Sala de parto. Dores aumentam. Nada de anestesia. Pernas abertas.

_ Força!

Suor.

_ Mais força. Está vindo!

_ Um pouco mais!

Muito suor. Muita força.

_ Está quase. Isso!

_ Só mais um pouco!

Maria tem pressa, tem ânsia. Faz o que lhe pedem, não reclama.

Alívio. Choro de bebê. Expectativa.

_ É um garotão!

Certa tristeza. Um pouco de decepção.

_ E totalmente saudável!

Conformismo. Talvez alegria.

Maria não deixou a maternidade usando em seu bebê a linda manta rosa que foi cuidadosamente escolhida para a ocasião. Alguém providenciou às pressas qualquer coisa verde. Era um menino, a julgar pela sua genitália, e assim deveria ser criado.
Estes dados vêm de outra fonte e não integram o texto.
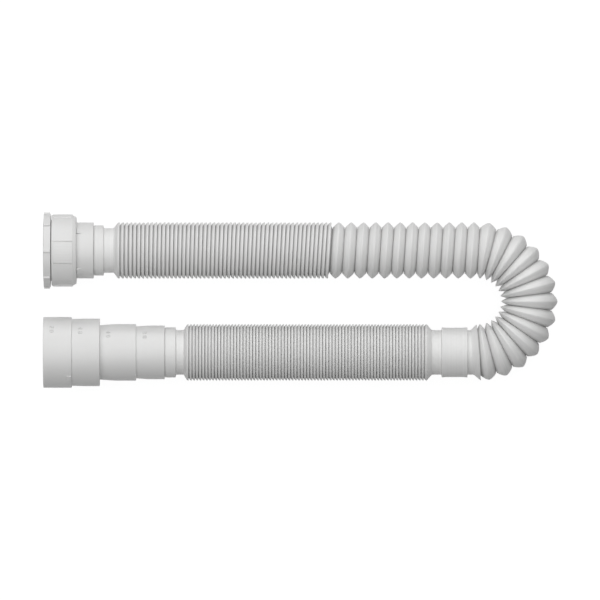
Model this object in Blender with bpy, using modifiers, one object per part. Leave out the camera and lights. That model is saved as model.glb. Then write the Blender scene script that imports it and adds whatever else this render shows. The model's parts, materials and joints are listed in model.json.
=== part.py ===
"""Flexible sink trap: a blown bellows hose bent into a U, with a threaded inlet and a stepped outlet.

The trap lies flat. Its two legs run along X, the inlet leg at +Y and the outlet leg at -Y, and the
hose turns round at +X. Sizes are in millimetres and are turned into metres by MM.
"""

import math

import bmesh
import bpy
import numpy as np
from mathutils import Matrix, Vector

MM = 0.001

# Clearances
SEAT_GAP = 0.3  # between two faces that rest on each other
FIT_GAP = 0.3  # between a round piece and the bore that it sits in, on the radius

# Hose: a thin wall folded into pleats between plain necks and cuffs
VALLEY_R = 15.8
PLEAT_DEPTH = 4.2
HOSE_WALL = 1.1  # measured along the radius
CUFF_STEP = 0.6  # from the hose's plain ends up to its cuffs
CUFF_WAIST = 0.3  # how much the middle cuff pulls in
CUFF_WAIST_RAMP = 3.0
SPIGOT_LENGTH = 11.0  # of each end of the hose, pushed into its fitting
HOSE_SIDES = 16

# Route of the hose
LEG_SPACING = 72.3

# Closed pleats of the inlet leg, whose tips lean towards the bend
UPPER_FOLDS = 52
UPPER_PITCH = 2.92
UPPER_LEAN = 4.47
UPPER_RELEASE = 1.0  # from the last closed tip to the first open valley
INLET_CUFF_LENGTH = 6.7
INLET_NECK_LENGTH = 7.0

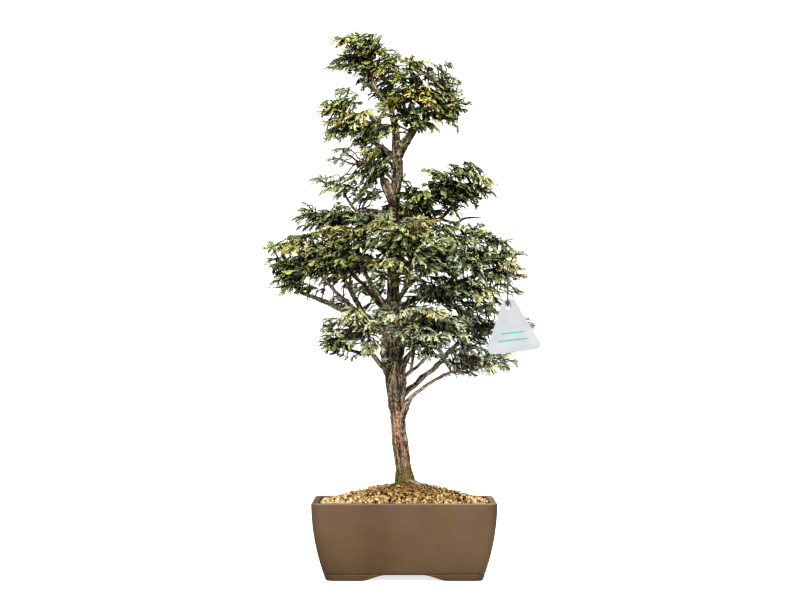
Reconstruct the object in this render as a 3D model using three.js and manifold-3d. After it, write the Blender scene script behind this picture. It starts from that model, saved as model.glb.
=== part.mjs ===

Na volta pra casa, o silêncio foi duas vezes ameaçado por um quase choro, imediatamente interrompido com um seio farto, a jorrar leite. Desce do carro. Porta se abre. Entra em casa. Porta se fecha. Entra no seu mundo. E nele também se fecha. Um mundo solitário que a permite apenas cuidar de um pai doente, um filho de quatro anos, as dores de um amor acabado e a mais nova integrante da família. Era uma menina, só não tinha como ela saber.